CALIFORNIA ‘QUIET TITLE’ VICTORY: PAUL NGUYEN V. CHASE et al

CALIFORNIA ‘QUIET TITLE’ VICTORY: PAUL NGUYEN V. CHASE et al

The yellow in the picture represents all the hard work and sweat Mr. Nguyen encountered for this victory.

Quiet Title, Rescission and Damages, and Unfair Business Practices

JUDGMENT


1. This Court has jurisdiction over the subject matter of this case and over the Defendants.

2. Venue as to the Defendants in the Central District of California is proper.

3. Default judgment is hereby entered against Chase Bank USA, N.A. and Chase Home Finance, LLC and in favor of Plaintiffs Paul Nguyen and Laura Nguyen on all claims in Plaintiffs’ SecondAmended Complaint.

4. IT IS THEREFORE ORDERED that the Deed of Trust recorded with Orange County Recorder as instrument No. 2007000731120 on 12/12/2007 is wholly voided as to plaintiff Laura Nguyen.

5. IT IS FURTHER ORDERED that Defendant First American Loanstar Trustee Services record a DEED OF RECONVEYANCE to reconvey unto Plaintiffs thereto all right, title and interest which was heretofore acquired by First American Loanstar Trustee Services under deed of trust recorded with Orange County Recorder as instrument No. 2007000731120 on 12/12/2007.

6. IT IS FURTHER ORDERED that all adverse claims against property known as 16141 Quartz Street, Westminster, CA 92683 are quieted.
The legal description of said property is:

LOT 44 TRACT NO. 8977, IN THE CITY OF WESTMINSTER, COUNTY OF ORANGE, STATE OF  CALIFORNIA, AS PER MAP RECORDED IN BOOK 369, PAGE(S) 46 AND 47 OF MISCELLANEOUS MAPS, IN THE OFFICE OF THE COUNTY RECORDER OF SAID COUNTY. Assessor’s Parcel No.: 107-903-44.

7. IT IS FURTHER ORDERED that the Promissory Note dated 12/12/2007 executed by Plaintiff Paul Nguyen in favor of Chase Bank USA, N.A. rescinded pursuant to 15 U.S.C. §1635(i).
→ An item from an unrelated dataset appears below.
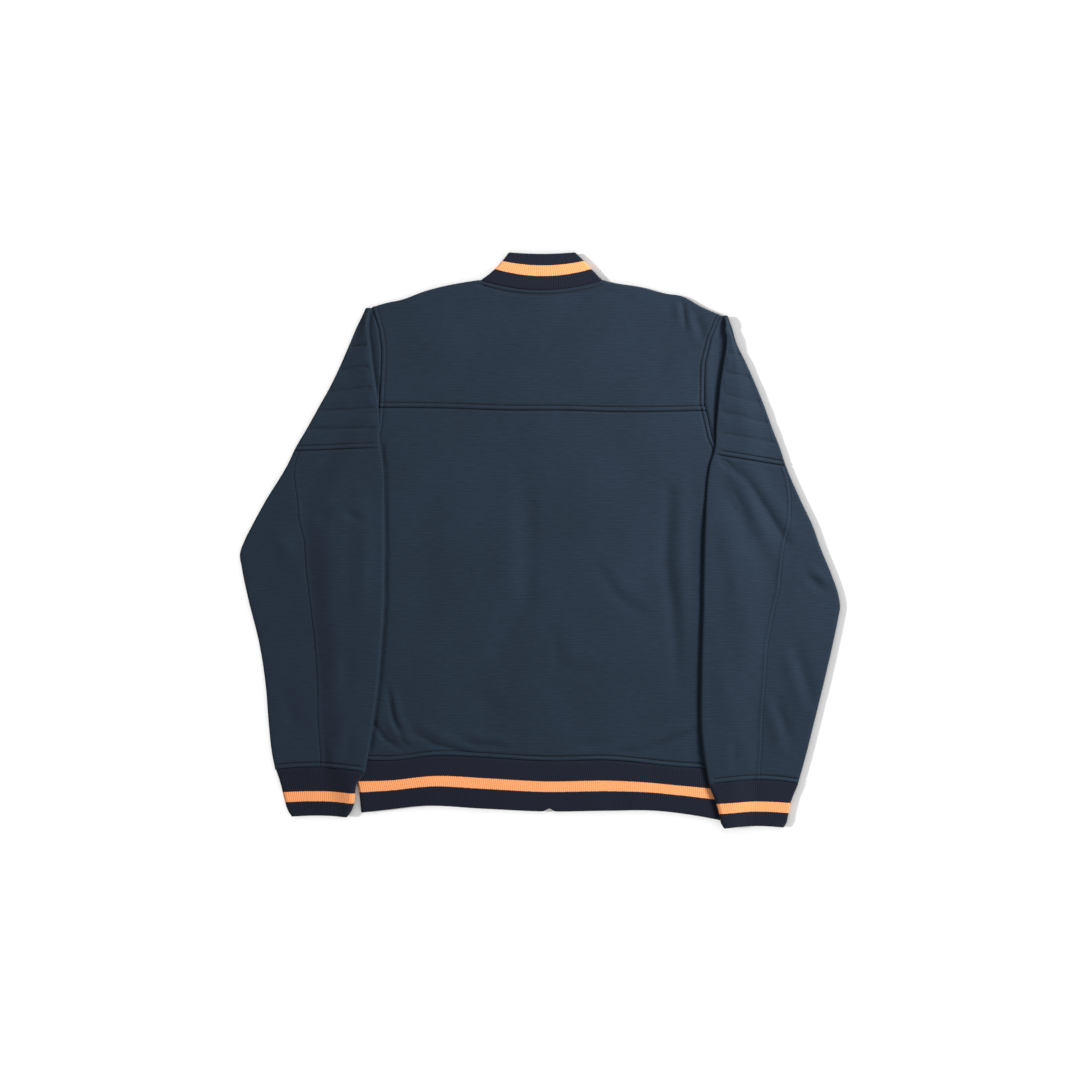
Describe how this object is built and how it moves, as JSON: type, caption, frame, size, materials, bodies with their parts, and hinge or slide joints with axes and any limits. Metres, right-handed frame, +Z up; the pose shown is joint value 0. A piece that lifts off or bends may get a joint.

8. IT IS FURTHER ORDERED that pursuant to 15 U.S.C. §1635(b), Plaintiffs had made offer to tender the loan evidenced by promissory note dated 12/12/2007 and Defendant Chase Bank USA, N.A. did not take possession within 20 days after tender by the Plaintiffs. Therefore, ownership of the loan proceed is vested in the Plaintiffs without obligation on their part to pay for it.

9. IT IS FURTHER ORDERED that Defendant Chase Bank USA, N.A. within 20 days after entry of judgment shall return to the Plaintiffs any money or property given as earnest money, down payment, or otherwise pursuant to 15 U.S.C. §1635(b).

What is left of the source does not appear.